Begin with the line containing "module ring_arc(middle, radius, from)" and end with the line containing "obj.parent = empty"; set down that block verbatim and nothing else.

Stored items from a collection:
-------------------------

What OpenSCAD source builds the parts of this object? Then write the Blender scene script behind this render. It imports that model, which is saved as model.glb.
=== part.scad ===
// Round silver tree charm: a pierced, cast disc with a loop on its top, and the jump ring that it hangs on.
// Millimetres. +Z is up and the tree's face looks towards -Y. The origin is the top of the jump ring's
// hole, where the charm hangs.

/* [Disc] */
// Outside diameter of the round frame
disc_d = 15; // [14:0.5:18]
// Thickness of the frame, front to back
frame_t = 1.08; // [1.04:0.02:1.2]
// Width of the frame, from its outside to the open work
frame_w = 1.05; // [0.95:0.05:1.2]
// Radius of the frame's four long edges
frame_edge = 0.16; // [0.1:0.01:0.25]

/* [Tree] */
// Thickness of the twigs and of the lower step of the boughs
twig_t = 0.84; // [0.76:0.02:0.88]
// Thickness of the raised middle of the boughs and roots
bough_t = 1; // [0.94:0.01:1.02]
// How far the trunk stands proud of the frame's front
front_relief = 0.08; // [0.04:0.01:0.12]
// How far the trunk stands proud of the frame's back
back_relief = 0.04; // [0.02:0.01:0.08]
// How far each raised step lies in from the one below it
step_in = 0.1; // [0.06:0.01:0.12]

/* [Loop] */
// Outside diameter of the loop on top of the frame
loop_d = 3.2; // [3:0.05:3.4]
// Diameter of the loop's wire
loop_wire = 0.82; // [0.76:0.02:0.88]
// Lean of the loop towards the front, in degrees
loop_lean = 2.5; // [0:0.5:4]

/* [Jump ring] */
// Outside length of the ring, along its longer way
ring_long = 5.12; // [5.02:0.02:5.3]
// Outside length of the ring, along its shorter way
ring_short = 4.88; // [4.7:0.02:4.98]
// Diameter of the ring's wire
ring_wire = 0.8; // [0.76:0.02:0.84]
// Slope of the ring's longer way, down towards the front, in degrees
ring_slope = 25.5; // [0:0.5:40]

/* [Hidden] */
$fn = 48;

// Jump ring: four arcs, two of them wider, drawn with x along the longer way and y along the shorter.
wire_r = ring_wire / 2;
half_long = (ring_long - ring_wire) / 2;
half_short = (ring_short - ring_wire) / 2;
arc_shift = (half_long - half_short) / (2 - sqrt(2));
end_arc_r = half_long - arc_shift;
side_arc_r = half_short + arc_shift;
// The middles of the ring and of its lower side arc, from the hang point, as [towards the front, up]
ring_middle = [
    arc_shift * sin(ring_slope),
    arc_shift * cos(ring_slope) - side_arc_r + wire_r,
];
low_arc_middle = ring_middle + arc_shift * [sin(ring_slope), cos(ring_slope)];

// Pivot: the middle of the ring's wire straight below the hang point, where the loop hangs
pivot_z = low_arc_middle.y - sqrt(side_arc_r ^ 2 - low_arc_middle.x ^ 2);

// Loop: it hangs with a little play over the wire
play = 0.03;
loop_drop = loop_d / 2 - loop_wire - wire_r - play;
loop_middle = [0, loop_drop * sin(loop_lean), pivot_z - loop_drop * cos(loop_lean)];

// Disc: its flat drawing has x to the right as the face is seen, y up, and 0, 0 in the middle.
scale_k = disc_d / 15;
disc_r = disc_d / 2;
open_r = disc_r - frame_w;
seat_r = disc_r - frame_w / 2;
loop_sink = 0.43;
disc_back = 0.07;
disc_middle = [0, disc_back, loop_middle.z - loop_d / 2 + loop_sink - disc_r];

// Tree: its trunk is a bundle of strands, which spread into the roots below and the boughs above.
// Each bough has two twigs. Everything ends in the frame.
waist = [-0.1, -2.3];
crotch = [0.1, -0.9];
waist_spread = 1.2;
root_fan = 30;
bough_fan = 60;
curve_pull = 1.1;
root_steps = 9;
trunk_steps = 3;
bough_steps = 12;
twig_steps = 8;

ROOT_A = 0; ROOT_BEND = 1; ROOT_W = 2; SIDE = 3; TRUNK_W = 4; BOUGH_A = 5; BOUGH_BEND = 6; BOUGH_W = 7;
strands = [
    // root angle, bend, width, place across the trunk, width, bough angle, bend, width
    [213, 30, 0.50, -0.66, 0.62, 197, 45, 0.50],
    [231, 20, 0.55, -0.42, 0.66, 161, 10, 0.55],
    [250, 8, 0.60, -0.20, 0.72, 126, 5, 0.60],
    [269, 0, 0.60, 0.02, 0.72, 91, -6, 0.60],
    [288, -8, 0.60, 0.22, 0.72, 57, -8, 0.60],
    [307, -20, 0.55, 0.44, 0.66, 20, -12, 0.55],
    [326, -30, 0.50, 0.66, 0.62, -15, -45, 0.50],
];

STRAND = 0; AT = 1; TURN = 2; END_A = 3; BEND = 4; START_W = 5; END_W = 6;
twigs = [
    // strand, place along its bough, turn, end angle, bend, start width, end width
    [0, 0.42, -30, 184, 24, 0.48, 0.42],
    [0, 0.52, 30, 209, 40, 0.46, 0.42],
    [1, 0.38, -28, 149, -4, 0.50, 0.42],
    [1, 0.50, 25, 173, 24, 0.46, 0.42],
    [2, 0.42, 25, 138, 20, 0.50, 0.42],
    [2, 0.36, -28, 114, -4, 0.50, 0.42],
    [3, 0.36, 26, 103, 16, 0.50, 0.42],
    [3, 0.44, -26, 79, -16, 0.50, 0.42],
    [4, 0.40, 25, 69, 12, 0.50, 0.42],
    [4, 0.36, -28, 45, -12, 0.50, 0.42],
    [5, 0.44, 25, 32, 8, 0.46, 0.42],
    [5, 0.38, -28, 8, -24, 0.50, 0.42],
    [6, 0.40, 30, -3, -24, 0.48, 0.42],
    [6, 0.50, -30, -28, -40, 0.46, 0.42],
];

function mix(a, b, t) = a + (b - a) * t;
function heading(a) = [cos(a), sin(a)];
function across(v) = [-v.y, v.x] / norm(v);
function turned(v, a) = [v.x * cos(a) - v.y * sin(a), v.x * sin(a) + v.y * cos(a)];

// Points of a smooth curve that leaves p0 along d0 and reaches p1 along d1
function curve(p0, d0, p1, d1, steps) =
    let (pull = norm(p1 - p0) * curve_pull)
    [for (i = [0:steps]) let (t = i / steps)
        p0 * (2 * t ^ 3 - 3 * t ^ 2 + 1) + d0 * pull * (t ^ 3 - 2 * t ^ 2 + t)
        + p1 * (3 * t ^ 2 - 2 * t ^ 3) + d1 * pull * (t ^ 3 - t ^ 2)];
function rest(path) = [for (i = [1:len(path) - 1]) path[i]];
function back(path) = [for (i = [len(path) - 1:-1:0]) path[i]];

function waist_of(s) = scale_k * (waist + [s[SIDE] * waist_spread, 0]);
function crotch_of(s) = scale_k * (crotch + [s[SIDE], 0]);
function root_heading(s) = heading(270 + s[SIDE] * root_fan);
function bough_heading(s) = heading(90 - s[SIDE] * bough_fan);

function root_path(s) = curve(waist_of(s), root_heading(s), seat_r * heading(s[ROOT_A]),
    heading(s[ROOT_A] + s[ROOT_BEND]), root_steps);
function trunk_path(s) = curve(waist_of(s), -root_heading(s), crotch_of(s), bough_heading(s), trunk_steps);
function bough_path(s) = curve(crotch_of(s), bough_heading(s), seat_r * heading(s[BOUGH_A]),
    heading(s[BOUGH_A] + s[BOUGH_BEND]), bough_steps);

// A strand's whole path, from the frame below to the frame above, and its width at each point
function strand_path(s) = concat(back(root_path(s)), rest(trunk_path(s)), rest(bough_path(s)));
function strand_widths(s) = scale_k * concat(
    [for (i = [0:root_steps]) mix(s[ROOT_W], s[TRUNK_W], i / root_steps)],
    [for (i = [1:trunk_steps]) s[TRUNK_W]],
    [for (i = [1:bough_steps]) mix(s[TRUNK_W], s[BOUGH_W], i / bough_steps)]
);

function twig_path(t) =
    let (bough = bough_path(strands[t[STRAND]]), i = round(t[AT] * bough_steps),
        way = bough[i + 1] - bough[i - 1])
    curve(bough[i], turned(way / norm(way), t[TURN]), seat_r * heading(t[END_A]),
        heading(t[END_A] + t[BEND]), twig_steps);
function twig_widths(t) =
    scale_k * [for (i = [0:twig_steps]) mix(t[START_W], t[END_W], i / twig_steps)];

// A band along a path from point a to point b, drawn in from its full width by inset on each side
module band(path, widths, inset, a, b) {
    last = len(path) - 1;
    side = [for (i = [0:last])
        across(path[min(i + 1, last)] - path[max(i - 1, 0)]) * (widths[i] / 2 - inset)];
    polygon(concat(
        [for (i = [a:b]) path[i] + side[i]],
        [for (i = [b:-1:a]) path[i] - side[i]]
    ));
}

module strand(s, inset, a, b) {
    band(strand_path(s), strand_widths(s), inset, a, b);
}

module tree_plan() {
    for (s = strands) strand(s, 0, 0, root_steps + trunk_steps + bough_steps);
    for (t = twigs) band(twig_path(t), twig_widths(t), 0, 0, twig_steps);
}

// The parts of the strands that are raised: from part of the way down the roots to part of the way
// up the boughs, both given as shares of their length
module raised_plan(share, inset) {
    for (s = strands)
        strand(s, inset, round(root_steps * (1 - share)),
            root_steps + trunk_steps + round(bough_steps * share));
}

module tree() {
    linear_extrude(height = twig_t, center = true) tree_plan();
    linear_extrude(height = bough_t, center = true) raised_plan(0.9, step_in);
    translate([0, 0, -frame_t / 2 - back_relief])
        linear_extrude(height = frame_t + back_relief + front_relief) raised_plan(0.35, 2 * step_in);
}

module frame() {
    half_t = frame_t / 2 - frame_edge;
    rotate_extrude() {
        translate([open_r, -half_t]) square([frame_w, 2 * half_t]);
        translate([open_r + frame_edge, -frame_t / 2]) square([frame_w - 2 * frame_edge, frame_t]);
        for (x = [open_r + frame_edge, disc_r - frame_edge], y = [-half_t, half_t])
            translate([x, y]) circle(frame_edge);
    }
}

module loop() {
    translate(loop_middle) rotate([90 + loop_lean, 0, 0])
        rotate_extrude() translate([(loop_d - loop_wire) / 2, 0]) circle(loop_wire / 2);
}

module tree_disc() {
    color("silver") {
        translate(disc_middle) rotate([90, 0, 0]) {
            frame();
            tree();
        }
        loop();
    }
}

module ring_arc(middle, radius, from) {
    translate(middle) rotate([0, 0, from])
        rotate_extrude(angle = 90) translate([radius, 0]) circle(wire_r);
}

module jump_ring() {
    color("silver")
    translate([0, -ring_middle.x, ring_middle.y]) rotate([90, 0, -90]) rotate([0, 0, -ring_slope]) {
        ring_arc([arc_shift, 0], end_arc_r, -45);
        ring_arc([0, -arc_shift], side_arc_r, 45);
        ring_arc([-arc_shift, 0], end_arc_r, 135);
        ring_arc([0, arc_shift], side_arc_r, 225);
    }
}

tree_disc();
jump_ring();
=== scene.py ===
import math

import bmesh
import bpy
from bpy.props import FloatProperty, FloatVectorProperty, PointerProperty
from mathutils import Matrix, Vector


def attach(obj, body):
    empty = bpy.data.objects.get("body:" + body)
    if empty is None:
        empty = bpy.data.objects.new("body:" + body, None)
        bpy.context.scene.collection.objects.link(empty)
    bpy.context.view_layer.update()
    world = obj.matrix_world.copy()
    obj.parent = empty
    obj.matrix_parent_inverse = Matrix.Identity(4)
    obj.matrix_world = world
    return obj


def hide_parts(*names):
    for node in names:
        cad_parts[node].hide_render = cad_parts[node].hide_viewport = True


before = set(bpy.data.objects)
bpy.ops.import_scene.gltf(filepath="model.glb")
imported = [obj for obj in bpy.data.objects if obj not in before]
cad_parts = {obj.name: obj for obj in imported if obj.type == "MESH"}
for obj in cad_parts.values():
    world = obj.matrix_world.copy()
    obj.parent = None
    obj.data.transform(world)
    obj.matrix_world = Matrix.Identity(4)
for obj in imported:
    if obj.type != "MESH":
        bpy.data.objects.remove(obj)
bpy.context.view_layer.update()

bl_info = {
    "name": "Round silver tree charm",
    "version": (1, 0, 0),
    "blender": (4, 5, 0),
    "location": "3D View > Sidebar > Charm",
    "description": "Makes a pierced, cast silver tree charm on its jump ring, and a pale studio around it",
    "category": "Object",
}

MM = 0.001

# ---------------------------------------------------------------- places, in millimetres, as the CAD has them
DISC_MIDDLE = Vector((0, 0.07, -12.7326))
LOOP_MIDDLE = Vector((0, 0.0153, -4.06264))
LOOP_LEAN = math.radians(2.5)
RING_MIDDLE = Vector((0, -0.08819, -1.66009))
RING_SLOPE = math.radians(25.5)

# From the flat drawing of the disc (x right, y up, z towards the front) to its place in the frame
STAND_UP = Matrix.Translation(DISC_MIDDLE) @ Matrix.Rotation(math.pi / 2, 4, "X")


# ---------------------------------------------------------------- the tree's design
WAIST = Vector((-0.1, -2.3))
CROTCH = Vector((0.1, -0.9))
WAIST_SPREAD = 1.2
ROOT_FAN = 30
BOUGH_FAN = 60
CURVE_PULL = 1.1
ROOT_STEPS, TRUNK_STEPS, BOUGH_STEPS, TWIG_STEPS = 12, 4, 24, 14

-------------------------

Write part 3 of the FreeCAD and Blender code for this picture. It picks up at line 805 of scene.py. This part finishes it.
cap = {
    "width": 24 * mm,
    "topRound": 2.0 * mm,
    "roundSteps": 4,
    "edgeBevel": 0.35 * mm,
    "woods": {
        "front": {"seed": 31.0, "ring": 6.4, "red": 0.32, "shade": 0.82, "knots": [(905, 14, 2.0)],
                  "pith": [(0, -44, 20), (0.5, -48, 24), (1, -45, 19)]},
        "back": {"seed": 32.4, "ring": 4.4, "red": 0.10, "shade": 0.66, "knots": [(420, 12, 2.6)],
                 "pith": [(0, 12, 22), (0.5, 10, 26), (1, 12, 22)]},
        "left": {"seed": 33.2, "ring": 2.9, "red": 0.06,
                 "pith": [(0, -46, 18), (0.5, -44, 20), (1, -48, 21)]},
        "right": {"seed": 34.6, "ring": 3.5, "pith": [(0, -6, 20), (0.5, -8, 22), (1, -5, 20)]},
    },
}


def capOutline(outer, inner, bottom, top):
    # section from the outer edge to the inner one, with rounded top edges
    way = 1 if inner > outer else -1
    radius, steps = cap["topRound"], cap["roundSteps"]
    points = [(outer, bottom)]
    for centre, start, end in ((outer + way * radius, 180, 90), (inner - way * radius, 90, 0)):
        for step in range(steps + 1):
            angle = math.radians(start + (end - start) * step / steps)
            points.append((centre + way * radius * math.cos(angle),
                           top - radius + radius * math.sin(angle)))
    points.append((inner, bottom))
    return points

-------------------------

### Result
module ring_arc(middle, radius, from) {
    translate(middle) rotate([0, 0, from])
        rotate_extrude(angle = 90) translate([radius, 0]) circle(wire_r);
}

module jump_ring() {
    color("silver")
    translate([0, -ring_middle.x, ring_middle.y]) rotate([90, 0, -90]) rotate([0, 0, -ring_slope]) {
        ring_arc([arc_shift, 0], end_arc_r, -45);
        ring_arc([0, -arc_shift], side_arc_r, 45);
        ring_arc([-arc_shift, 0], end_arc_r, 135);
        ring_arc([0, arc_shift], side_arc_r, 225);
    }
}

tree_disc();
jump_ring();
=== scene.py ===
import math

import bmesh
import bpy
from bpy.props import FloatProperty, FloatVectorProperty, PointerProperty
from mathutils import Matrix, Vector


def attach(obj, body):
    empty = bpy.data.objects.get("body:" + body)
    if empty is None:
        empty = bpy.data.objects.new("body:" + body, None)
        bpy.context.scene.collection.objects.link(empty)
    bpy.context.view_layer.update()
    world = obj.matrix_world.copy()
    obj.parent = empty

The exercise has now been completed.